▸ TASK GOAL: Repeat the listing in full, word for word.
━━━ RAW DATA
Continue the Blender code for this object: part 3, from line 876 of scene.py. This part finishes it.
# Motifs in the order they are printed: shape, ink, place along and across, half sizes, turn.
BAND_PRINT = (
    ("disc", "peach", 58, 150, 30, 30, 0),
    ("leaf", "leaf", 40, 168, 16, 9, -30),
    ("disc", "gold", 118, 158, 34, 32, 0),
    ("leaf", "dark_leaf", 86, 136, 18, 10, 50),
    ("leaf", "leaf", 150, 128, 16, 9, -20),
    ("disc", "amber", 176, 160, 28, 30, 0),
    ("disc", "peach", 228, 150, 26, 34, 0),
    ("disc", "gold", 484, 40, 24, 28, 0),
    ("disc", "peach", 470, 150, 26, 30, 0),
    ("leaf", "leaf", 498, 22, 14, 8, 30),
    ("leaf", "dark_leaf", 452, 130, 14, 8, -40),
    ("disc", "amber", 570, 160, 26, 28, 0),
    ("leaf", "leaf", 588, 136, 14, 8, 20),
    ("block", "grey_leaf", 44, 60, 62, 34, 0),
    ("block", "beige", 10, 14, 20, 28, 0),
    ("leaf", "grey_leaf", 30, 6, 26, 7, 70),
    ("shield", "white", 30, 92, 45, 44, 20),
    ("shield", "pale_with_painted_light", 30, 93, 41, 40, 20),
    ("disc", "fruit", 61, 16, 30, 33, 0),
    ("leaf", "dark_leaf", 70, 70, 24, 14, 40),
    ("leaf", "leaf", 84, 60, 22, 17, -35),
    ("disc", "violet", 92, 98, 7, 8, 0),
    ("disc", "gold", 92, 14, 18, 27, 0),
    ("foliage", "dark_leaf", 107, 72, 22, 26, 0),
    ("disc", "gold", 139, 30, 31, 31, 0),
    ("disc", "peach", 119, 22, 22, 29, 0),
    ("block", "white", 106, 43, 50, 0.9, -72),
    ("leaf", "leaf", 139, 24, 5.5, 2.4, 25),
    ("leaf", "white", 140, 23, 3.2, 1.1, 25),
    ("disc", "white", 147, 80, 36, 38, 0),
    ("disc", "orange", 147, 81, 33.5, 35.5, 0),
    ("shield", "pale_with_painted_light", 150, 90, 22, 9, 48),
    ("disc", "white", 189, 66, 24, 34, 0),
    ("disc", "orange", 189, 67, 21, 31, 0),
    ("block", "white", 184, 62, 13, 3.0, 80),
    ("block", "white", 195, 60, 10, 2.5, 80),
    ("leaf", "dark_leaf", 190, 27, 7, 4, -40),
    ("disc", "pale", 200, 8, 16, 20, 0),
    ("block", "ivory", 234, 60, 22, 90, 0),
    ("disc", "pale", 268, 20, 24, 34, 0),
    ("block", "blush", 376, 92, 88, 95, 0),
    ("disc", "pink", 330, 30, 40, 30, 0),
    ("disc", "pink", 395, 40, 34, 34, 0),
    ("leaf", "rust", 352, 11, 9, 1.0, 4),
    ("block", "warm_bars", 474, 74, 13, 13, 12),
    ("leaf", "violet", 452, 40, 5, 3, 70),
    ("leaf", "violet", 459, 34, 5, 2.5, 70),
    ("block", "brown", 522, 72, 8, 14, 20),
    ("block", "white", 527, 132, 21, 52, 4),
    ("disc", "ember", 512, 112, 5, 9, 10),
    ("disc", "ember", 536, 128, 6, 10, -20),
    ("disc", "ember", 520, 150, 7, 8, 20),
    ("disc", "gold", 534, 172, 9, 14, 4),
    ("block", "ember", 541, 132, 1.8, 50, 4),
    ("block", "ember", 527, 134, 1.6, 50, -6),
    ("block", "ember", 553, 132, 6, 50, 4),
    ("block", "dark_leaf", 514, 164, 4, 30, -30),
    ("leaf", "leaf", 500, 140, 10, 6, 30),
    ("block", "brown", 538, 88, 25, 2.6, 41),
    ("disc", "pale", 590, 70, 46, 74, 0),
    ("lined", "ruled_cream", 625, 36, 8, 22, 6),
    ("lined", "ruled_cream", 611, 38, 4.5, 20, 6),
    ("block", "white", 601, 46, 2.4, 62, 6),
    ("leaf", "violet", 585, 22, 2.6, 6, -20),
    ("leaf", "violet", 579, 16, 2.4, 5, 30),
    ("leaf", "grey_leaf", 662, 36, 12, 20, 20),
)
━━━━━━
▸ OUTPUT OF THE EXERCISE:
Continue the Blender code for this object: part 3, from line 876 of scene.py. This part finishes it.
# Motifs in the order they are printed: shape, ink, place along and across, half sizes, turn.
BAND_PRINT = (
    ("disc", "peach", 58, 150, 30, 30, 0),
    ("leaf", "leaf", 40, 168, 16, 9, -30),
    ("disc", "gold", 118, 158, 34, 32, 0),
    ("leaf", "dark_leaf", 86, 136, 18, 10, 50),
    ("leaf", "leaf", 150, 128, 16, 9, -20),
    ("disc", "amber", 176, 160, 28, 30, 0),
    ("disc", "peach", 228, 150, 26, 34, 0),
    ("disc", "gold", 484, 40, 24, 28, 0),
    ("disc", "peach", 470, 150, 26, 30, 0),
    ("leaf", "leaf", 498, 22, 14, 8, 30),
    ("leaf", "dark_leaf", 452, 130, 14, 8, -40),
    ("disc", "amber", 570, 160, 26, 28, 0),
    ("leaf", "leaf", 588, 136, 14, 8, 20),
    ("block", "grey_leaf", 44, 60, 62, 34, 0),
    ("block", "beige", 10, 14, 20, 28, 0),
    ("leaf", "grey_leaf", 30, 6, 26, 7, 70),
    ("shield", "white", 30, 92, 45, 44, 20),
    ("shield", "pale_with_painted_light", 30, 93, 41, 40, 20),
    ("disc", "fruit", 61, 16, 30, 33, 0),
    ("leaf", "dark_leaf", 70, 70, 24, 14, 40),
    ("leaf", "leaf", 84, 60, 22, 17, -35),
    ("disc", "violet", 92, 98, 7, 8, 0),
    ("disc", "gold", 92, 14, 18, 27, 0),
    ("foliage", "dark_leaf", 107, 72, 22, 26, 0),
    ("disc", "gold", 139, 30, 31, 31, 0),
    ("disc", "peach", 119, 22, 22, 29, 0),
    ("block", "white", 106, 43, 50, 0.9, -72),
    ("leaf", "leaf", 139, 24, 5.5, 2.4, 25),
    ("leaf", "white", 140, 23, 3.2, 1.1, 25),
    ("disc", "white", 147, 80, 36, 38, 0),
    ("disc", "orange", 147, 81, 33.5, 35.5, 0),
    ("shield", "pale_with_painted_light", 150, 90, 22, 9, 48),
    ("disc", "white", 189, 66, 24, 34, 0),
    ("disc", "orange", 189, 67, 21, 31, 0),
    ("block", "white", 184, 62, 13, 3.0, 80),
    ("block", "white", 195, 60, 10, 2.5, 80),
    ("leaf", "dark_leaf", 190, 27, 7, 4, -40),
    ("disc", "pale", 200, 8, 16, 20, 0),
    ("block", "ivory", 234, 60, 22, 90, 0),
    ("disc", "pale", 268, 20, 24, 34, 0),
    ("block", "blush", 376, 92, 88, 95, 0),
    ("disc", "pink", 330, 30, 40, 30, 0),
    ("disc", "pink", 395, 40, 34, 34, 0),
    ("leaf", "rust", 352, 11, 9, 1.0, 4),
    ("block", "warm_bars", 474, 74, 13, 13, 12),
    ("leaf", "violet", 452, 40, 5, 3, 70),
    ("leaf", "violet", 459, 34, 5, 2.5, 70),
    ("block", "brown", 522, 72, 8, 14, 20),
    ("block", "white", 527, 132, 21, 52, 4),
    ("disc", "ember", 512, 112, 5, 9, 10),
    ("disc", "ember", 536, 128, 6, 10, -20),
    ("disc", "ember", 520, 150, 7, 8, 20),
    ("disc", "gold", 534, 172, 9, 14, 4),
    ("block", "ember", 541, 132, 1.8, 50, 4),
    ("block", "ember", 527, 134, 1.6, 50, -6),
    ("block", "ember", 553, 132, 6, 50, 4),
    ("block", "dark_leaf", 514, 164, 4, 30, -30),
    ("leaf", "leaf", 500, 140, 10, 6, 30),
    ("block", "brown", 538, 88, 25, 2.6, 41),
    ("disc", "pale", 590, 70, 46, 74, 0),
    ("lined", "ruled_cream", 625, 36, 8, 22, 6),
    ("lined", "ruled_cream", 611, 38, 4.5, 20, 6),
    ("block", "white", 601, 46, 2.4, 62, 6),
    ("leaf", "violet", 585, 22, 2.6, 6, -20),
    ("leaf", "violet", 579, 16, 2.4, 5, 30),
    ("leaf", "grey_leaf", 662, 36, 12, 20, 20),
)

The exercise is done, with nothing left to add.